Updated

The Muslim Brotherhood is scrambling to broaden its appeal to liberals, leftists and Christians after official results Monday showed that the Islamist group's candidate will face ousted autocrat Hosni Mubarak's last prime minister in next month's runoff for president of Egypt.

Violence flared late Monday when several hundred people ransacked the Cairo campaign headquarters of the ex-premier, Ahmed Shafiq. They smashed windows, threw out campaign signs, tore up posters and set the building on fire, according to witnesses and security. No one was hurt. The office is in a Cairo residential neighborhood.

The Brotherhood's candidate, Mohammed Morsi, will go head-to-head against Shafiq, also a former air force commander, in the June 16-17 runoff. They were the top vote-getters in last week's first round of voting.

Announcing the final results, election commission chief Farouq Sultan said that Morsi won close to 5.8 million votes, or almost 25 percent, while Shafiq garnered 5.5 million votes, or nearly 24 percent. Finishing third was leftist candidate Hamdeen Sabahi with 4.8 million votes, or about 21 percent.

To get the support it needs, the Brotherhood must tone down its religious rhetoric and offer far-reaching concessions, such as protecting the right to protest and strike, election-watchers said.

None of the 13 candidates had been expected to get the more than 50 percent of the vote needed to win outright. Still, Morsi's top finish was a surprisingly strong showing, because he was widely viewed as a weak candidate and because the Brotherhood's popularity has eroded recently because of a series of missteps.

Soon after the election commission announced the results, several hundred Sabahi supporters gathered in Cairo's Tahrir Square, the birthplace of last year's uprising, chanting slogans against the military, Morsi and Shafiq. Similar numbers gathered in the Mediterranean port city of Alexandria, where some of the protesters tore down a large Shafiq poster.

Turnout among the country's 50 million registered voters was more than 46 percent, Sultan said.

Shafiq is widely viewed as an extension of the Mubarak regime, and the Morsi-Shafiq runoff is the most polarizing contest possible. In many ways, it mirrors the conflict between Mubarak, himself a career air force officer like Shafiq, and the Islamists he jailed and tortured throughout his years in power.

For Morsi to win, said Khaled Abdel-Hameed, one of the leaders of last year's 18-day uprising against Mubarak, he must make concrete concessions on specific issues.

"A protest boycott of the election is an option," said Abdel-Hameed. "If not, we want Morsi to adopt a package of legislation guaranteeing freedoms, labor union activity and the right to strike and protest."

The U.S.-educated Morsi appears willing to broaden his appeal but has offered few specifics.

He has vowed to be a "president for all Egyptians" — a nod to minority Christians who voted overwhelmingly for Shafiq. He has pledged to work to realize the goals of the revolution, a promise designed to appease the pro-democracy youth groups behind the uprising that toppled Mubarak. And he has pledged a national unity government.

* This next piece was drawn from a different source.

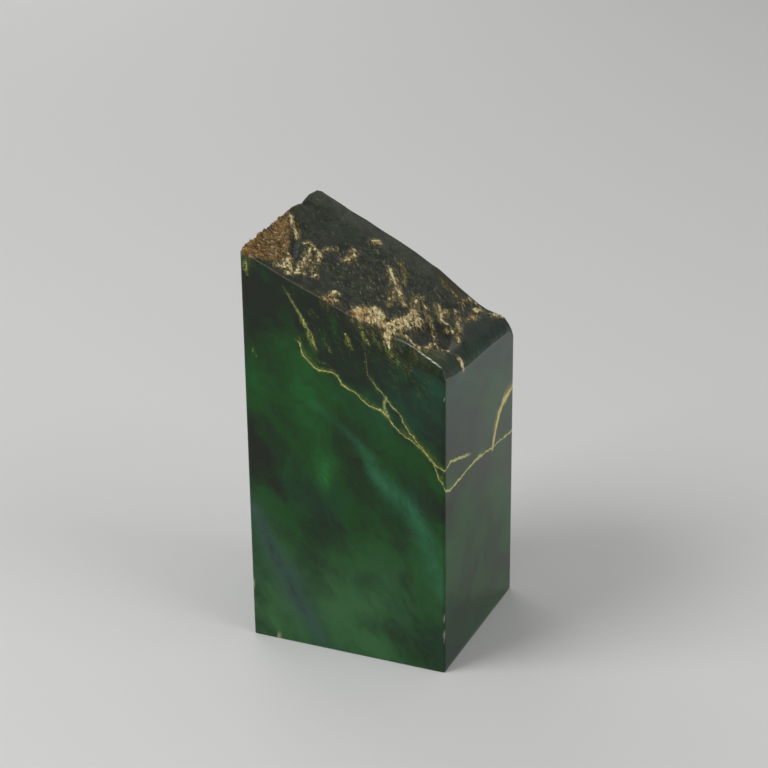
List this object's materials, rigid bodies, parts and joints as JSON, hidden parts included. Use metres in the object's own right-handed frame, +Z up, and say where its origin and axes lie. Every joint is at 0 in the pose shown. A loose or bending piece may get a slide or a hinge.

"We are certain that the remnants of Mubarak's regime and his gang, and those that belong to it that are trying to bring back the former regime will fall flat and will land in the garbage bin of history," he said.

Morsi's success, said Middle East expert Shadi Hamid of the Brookings Institution in Doha, Qatar, depends on how explicit and concrete the Brotherhood promises will be and whether the group can reassure significant segments of the population that view it as opportunist and hungry for power.

Pro-democracy activists say that the Brotherhood did not join their 2011 anti-Mubarak uprising until it became clear it had irreversible momentum and that it later abandoned them during their protests against military rule so as not to lose the goodwill of the generals who took over from Mubarak.

But the alternative — Shafiq — will be hard for them to accept.

"Leftists and liberals can hold their noses and vote for Morsi," Hamid said. "The Muslim Brotherhood is moving to the center and not everyone who did not vote for Morsi in the first round was actually voting against him."

The Brotherhood was empowered by the ouster of Mubarak 15 months ago, emerging as the nation's most dominant political force after spending the best part of nearly 60 years as an illegal, underground organization. It went on to win just under half of all seats in Parliament.

But it has failed to translate its dominance in the legislature into real political power, partly because the generals wield near-absolute authority, and also because of the perceived poor performance of its lawmakers.

Its credibility took a hit when it reversed an earlier decision not to field a candidate in the presidential election. Later, it attempted to pack a 100-member panel assigned to draft the constitution with its own lawmakers and other Islamists.

Khalil el-Anani, an expert on Islamic groups from Britain's Durham University, said the Brotherhood needs to change its thinking and cast aside the "persecuted" approach left over from years in the political wilderness.

"They don't realize that things have changed around them," he said. "In order for him to win, Morsi must reinvent himself as a nonpartisan politician."